### INFORMATION SUPPLIED

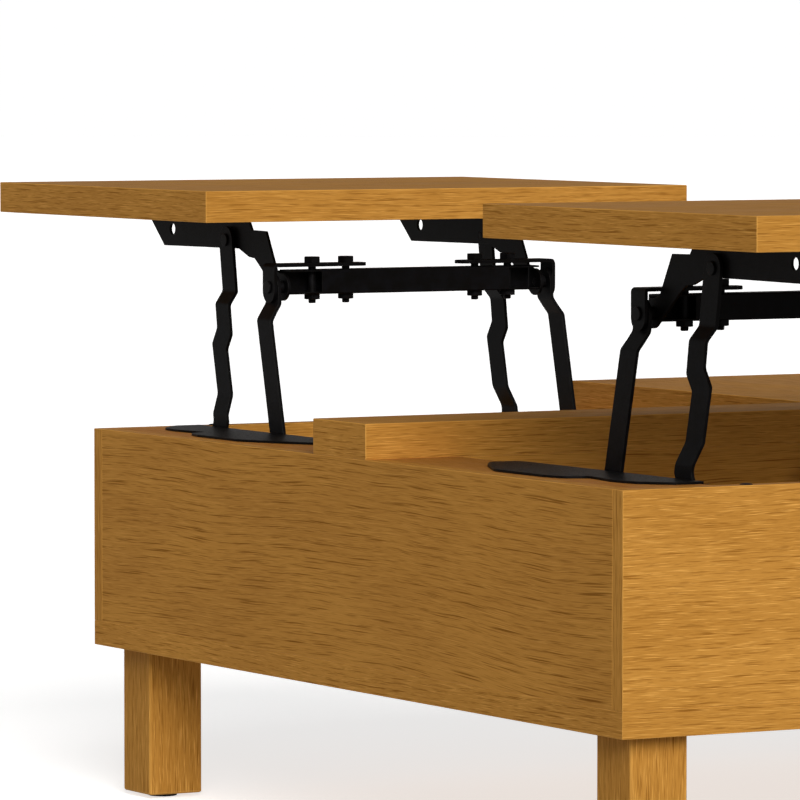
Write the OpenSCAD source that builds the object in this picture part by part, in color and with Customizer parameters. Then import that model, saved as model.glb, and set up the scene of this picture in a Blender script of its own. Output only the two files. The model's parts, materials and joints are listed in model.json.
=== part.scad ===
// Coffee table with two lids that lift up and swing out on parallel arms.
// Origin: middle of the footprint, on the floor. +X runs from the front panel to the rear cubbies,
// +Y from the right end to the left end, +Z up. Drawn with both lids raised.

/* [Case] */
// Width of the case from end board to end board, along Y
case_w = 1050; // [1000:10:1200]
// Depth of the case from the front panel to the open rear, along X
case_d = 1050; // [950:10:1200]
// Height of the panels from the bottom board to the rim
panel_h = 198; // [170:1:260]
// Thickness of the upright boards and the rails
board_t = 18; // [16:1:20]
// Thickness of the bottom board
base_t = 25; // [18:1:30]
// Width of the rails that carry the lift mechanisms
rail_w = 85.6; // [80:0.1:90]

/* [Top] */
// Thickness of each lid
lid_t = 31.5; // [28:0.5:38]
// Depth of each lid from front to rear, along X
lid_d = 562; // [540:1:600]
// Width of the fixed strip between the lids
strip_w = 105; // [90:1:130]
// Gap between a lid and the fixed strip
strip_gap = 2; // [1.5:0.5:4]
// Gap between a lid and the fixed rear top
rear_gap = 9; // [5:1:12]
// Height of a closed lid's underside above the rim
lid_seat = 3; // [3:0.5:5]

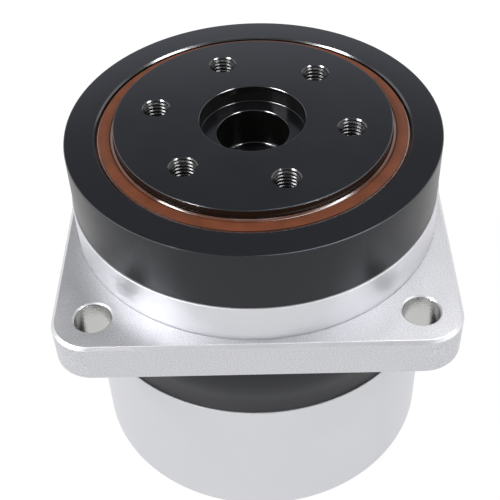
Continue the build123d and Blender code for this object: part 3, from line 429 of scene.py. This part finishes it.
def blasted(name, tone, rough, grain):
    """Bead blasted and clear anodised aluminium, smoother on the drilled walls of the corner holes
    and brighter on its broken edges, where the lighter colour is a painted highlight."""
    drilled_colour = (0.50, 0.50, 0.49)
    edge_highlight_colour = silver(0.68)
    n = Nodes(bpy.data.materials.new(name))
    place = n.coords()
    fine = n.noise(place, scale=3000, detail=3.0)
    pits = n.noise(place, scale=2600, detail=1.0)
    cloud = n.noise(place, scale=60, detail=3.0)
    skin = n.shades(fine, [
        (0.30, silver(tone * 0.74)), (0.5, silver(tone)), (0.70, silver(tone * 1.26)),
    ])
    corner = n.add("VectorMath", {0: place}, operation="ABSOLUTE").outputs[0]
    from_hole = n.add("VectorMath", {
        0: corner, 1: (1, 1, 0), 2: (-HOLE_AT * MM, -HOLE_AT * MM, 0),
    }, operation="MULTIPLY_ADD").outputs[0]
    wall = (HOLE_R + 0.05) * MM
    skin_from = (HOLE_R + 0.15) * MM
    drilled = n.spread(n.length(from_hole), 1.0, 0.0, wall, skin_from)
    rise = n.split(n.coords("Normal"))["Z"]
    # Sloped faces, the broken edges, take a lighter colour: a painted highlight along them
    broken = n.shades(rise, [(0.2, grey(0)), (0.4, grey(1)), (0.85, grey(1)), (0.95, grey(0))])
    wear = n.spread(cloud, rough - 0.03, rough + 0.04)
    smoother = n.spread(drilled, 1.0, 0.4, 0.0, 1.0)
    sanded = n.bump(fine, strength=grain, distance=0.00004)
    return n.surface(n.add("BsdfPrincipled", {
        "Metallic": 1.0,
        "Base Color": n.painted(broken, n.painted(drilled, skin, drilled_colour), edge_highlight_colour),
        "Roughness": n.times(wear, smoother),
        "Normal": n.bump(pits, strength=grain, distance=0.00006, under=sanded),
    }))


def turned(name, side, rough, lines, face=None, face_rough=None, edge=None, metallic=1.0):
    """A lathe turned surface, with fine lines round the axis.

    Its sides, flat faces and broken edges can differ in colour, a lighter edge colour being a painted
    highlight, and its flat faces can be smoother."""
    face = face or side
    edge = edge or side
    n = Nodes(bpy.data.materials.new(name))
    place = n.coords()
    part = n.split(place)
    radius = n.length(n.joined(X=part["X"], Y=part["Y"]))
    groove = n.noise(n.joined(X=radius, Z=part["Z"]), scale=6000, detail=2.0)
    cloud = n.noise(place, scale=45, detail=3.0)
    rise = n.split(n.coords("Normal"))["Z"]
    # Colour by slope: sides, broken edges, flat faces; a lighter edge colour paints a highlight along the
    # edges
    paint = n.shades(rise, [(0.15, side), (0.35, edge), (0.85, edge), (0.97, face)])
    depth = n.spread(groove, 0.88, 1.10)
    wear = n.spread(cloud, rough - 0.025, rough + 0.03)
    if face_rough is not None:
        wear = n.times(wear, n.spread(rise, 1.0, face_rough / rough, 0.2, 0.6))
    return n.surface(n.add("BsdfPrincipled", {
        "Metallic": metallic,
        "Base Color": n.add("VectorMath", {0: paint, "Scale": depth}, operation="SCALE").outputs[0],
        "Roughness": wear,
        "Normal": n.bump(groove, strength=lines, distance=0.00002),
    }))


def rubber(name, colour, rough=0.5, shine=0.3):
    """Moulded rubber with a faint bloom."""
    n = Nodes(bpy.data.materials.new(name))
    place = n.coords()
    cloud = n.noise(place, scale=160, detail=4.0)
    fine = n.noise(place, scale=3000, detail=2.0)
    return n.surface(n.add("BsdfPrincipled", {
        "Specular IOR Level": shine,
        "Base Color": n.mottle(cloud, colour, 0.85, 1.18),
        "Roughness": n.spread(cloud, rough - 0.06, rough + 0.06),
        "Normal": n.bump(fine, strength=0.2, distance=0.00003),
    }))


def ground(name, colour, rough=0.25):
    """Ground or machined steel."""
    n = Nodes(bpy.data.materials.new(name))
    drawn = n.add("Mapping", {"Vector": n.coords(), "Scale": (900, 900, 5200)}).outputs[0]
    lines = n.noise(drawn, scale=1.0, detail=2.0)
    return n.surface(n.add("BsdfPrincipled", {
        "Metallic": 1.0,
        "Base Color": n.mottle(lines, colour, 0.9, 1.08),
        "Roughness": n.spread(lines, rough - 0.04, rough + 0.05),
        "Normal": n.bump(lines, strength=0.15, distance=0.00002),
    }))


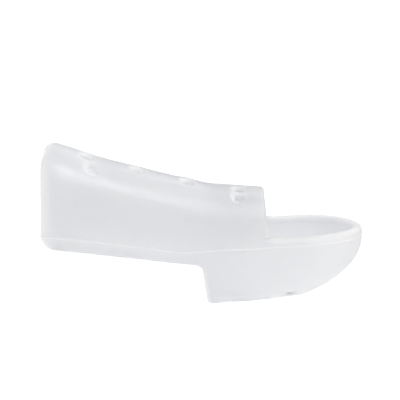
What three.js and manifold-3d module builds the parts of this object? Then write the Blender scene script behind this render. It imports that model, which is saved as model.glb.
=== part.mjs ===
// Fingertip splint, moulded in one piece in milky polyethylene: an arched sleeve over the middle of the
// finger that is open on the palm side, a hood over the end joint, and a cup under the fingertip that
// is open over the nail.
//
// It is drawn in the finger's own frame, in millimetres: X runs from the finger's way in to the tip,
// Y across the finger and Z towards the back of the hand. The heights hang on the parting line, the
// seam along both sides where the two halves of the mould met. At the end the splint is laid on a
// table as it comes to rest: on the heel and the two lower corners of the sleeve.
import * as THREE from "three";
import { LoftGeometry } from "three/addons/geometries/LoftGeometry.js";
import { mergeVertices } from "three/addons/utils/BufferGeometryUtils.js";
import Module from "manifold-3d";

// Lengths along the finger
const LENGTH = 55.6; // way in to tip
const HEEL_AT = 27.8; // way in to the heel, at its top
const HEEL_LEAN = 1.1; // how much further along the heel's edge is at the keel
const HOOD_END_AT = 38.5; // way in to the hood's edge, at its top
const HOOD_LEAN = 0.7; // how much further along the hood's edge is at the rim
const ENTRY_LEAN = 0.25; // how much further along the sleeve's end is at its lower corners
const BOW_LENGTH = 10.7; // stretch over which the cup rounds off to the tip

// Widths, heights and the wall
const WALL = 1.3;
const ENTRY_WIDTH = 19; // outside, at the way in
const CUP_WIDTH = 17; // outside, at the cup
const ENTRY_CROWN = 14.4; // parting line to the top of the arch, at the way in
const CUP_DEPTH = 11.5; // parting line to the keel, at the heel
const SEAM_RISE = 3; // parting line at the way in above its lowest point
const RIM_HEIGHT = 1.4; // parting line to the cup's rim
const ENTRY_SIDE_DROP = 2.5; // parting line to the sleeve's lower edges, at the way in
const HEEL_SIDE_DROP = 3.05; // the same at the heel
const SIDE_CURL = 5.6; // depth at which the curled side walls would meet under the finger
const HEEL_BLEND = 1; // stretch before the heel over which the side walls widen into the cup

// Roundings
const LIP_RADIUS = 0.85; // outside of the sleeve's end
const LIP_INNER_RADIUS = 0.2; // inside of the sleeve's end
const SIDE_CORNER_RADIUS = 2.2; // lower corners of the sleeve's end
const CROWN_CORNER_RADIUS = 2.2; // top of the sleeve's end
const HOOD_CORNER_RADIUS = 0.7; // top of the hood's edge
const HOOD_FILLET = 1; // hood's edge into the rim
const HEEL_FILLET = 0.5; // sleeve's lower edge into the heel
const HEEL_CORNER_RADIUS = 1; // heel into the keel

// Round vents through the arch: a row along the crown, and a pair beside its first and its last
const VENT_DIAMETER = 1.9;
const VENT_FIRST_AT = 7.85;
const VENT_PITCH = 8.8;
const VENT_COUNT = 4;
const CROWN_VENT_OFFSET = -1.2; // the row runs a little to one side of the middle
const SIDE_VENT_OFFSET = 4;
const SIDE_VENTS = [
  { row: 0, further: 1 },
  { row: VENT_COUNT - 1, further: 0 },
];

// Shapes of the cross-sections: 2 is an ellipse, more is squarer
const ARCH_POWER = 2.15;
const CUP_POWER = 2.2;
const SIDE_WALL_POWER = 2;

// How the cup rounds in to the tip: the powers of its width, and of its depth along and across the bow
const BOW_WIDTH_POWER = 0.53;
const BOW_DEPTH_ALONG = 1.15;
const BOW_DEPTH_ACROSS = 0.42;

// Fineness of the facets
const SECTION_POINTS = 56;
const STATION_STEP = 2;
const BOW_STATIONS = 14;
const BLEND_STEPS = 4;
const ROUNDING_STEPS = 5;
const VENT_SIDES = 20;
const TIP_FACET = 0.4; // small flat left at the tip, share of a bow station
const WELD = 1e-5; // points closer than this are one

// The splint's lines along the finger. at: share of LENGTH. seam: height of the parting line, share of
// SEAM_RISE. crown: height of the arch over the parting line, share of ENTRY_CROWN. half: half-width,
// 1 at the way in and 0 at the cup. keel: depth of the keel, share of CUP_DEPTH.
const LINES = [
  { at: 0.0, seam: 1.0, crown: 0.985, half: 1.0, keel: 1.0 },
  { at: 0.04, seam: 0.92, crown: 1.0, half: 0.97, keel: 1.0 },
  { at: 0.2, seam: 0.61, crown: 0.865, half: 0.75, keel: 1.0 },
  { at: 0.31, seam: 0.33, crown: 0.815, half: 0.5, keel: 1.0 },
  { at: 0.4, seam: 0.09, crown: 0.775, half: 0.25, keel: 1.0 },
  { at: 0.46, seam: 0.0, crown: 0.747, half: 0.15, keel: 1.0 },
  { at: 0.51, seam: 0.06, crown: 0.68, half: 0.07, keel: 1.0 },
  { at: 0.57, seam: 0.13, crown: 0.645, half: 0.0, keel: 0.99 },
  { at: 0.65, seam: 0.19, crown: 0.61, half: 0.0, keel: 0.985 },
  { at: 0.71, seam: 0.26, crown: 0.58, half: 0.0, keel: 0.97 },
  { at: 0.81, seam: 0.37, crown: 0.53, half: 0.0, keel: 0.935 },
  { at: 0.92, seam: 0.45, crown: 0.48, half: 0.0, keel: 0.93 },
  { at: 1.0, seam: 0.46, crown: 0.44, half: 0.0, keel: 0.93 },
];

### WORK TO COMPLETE
Show every line above in which the word "builds" occurs.

### FINISHED TASK
Write the OpenSCAD source that builds the object in this picture part by part, in color and with Customizer parameters. Then import that model, saved as model.glb, and set up the scene of this picture in a Blender script of its own. Output only the two files. The model's parts, materials and joints are listed in model.json.
What three.js and manifold-3d module builds the parts of this object? Then write the Blender scene script behind this render. It imports that model, which is saved as model.glb.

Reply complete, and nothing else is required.